Gross domestic product grew 0.7 percent on a yearly basis, much slower than the 3.6 percent rise in the fourth quarter of 2019 but confounding expectations for a decline of 1.5 percent.

On a quarter-on-quarter basis, the economy shrank 2.0 percent in the first quarter after rising 0.6 percent in the preceding period.

The expenditure-side breakdown showed that household spending growth eased to 6.7 percent, while government spending growth improved to 5 percent. Gross fixed capital formation fell 4.6 percent.

Exports and imports were down 7.1 percent and 2.5 percent, respectively.

The economy is forecast to contract in the second quarter but to gradually improve in the second half of 2020 driven by fiscal and monetary measures. A positive recovery is expected in 2021, in line with global growth, the bank said.

Alex Holmes, an economist at Capital Economics, said GDP figures were slightly better than expected but will provide little comfort, with the economy set to contract much more sharply this quarter as depressed domestic demand and an extremely weak external environment weigh on activity.

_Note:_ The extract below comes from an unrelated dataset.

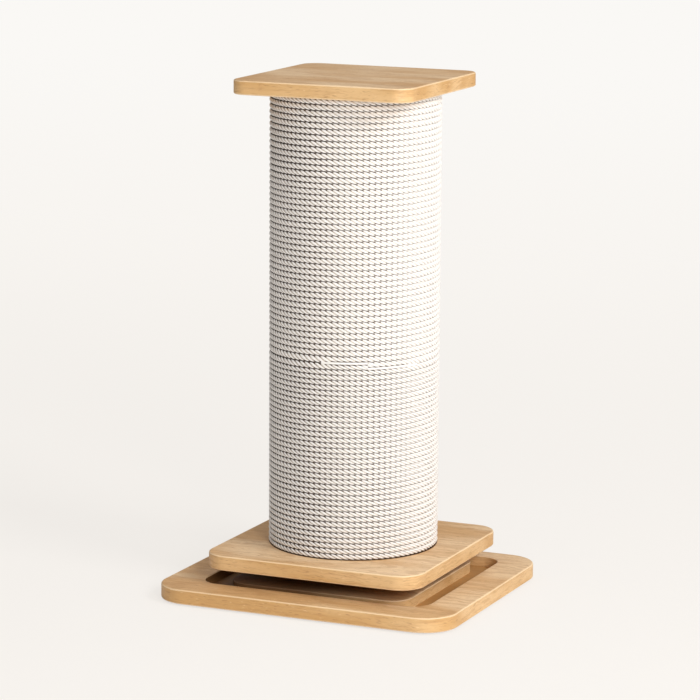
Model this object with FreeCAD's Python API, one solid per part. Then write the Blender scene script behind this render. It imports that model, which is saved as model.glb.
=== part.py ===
"""Cat scratching post: a rope-wound column on a wooden base with a ball track, under a square top.

Millimetres, +Z up, +X along the long front edge of the base, +Y to the back. The origin is on the
floor under the middle of the base. The pieces are drawn about the column's axis, which stands a
little behind it, and moved there as they are written: one STEP file for each, named after it.
"""

import FreeCAD
import Part
import math
import os

V = FreeCAD.Vector
UP = V(0, 0, 1)

# ---- driving dimensions ----

# boards
board_t, top_t = 17.5, 16.5  # base frame and upper plate; top board
edge_round = 2.0  # rounded-over edges of those boards
base_x, base_y, base_corner_r = 366.0, 316.0, 41.0
base_forward = 10.0  # the middle of the base is this far in front of the column's axis
plate_side, plate_corner_r = 268.0, 30.0
top_side, top_corner_r = 220.0, 20.0

# ball track in the base
track_x, track_y, track_corner_r = 282.0, 250.0, 25.0  # opening cut in the base frame
track_edge_round = 1.5  # on the rims of the opening and of the island
island_side, island_corner_r = 224.0, 25.0
floor_t = 5.0  # panel under the track
floor_lap = 12.0  # how far the panel reaches under the frame, in its rebate
track_headroom = 18.5  # from the top of the base to the underside of the upper plate
spacer_side, spacer_corner_r = 150.0, 20.0

# column
post_len = 530.0
core_d, core_wall = 185.0, 5.0
plug_t = 18.0
plug_edge = 1.0  # chamfer that leads a plug into the tube

# rope: two lengths wound the same way, the end of one butted to the start of the next
rope_thick = 6.3  # measured square to the column
lower_pitch, upper_pitch = 6.12, 6.54
turn_gap = 0.45  # between one turn and the next
loop_count = 24  # turns of each length modelled as rope, those next to the splice
splice_height = 226.4  # over the upper plate
splice_step = 2.8  # the upper end stands this much higher than the lower one
splice_angle = -57.6  # degrees about the column's axis from +X
rope_end_gap = 0.5  # above the plate and under the top board

# hardware
fit_gap = 0.15  # radial, of a screw, dowel or nut in its hole
seat_gap = 0.2  # radial, of the plugs in the tube and of the rope round it
pad_d, pad_t, pad_inset = 20.0, 2.0, 25.0
floor_screw_d, floor_screw_len = 3.0, 12.0
row_screw_count, end_screw_count = 3, 3  # floor screws in each long and each short row
island_screw_d, island_screw_len, island_screw_span = 4.0, 30.0, 100.0
dowel_d, dowel_len, dowel_span = 8.0, 25.0, 110.0
spacer_dowel_len, spacer_dowel_span = 20.0, 110.0
bolt_d, bolt_len, bolt_head_d, bolt_head_t = 8.0, 65.0, 14.0, 5.3
washer_d, washer_t, counterbore_clear = 24.0, 1.8, 1.0
bolt_hole_d = 9.0
stud_len = 30.0
nut_barrel_d, nut_barrel_len, nut_flange_d, nut_flange_t = 10.0, 12.0, 22.0, 1.5
insert_d, insert_len = 12.0, 12.5
tube_staple_crown, tube_staple_leg, tube_staples_each = 10.0, 12.0, 6
rope_staple_crown, staple_wire_w, staple_wire_t = 4.0, 1.2, 0.7
screw_head_ratio = 2.0  # head diameter over shank diameter
countersink_lip = 0.3  # straight rim of a countersunk head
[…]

The economy is set to see more pain ahead as broader control measures to contain coronavirus will remain in place until June 9, Prakash Sakpal, an ING economist said. This means a virtually entire quarter of significantly sub-normal economic activity.

In the first quarter, headline inflation remained at a moderate 0.9 percent. Average headline inflation in 2020 is likely to turn negative, due mainly to projections of substantially lower global oil prices, the bank said.

Another report from the central bank showed that the current account surplus increased to MYR 9.5 billion from MYR 7.5 billion in the fourth quarter, driven by surplus in goods trade and the smaller deficit in primary income.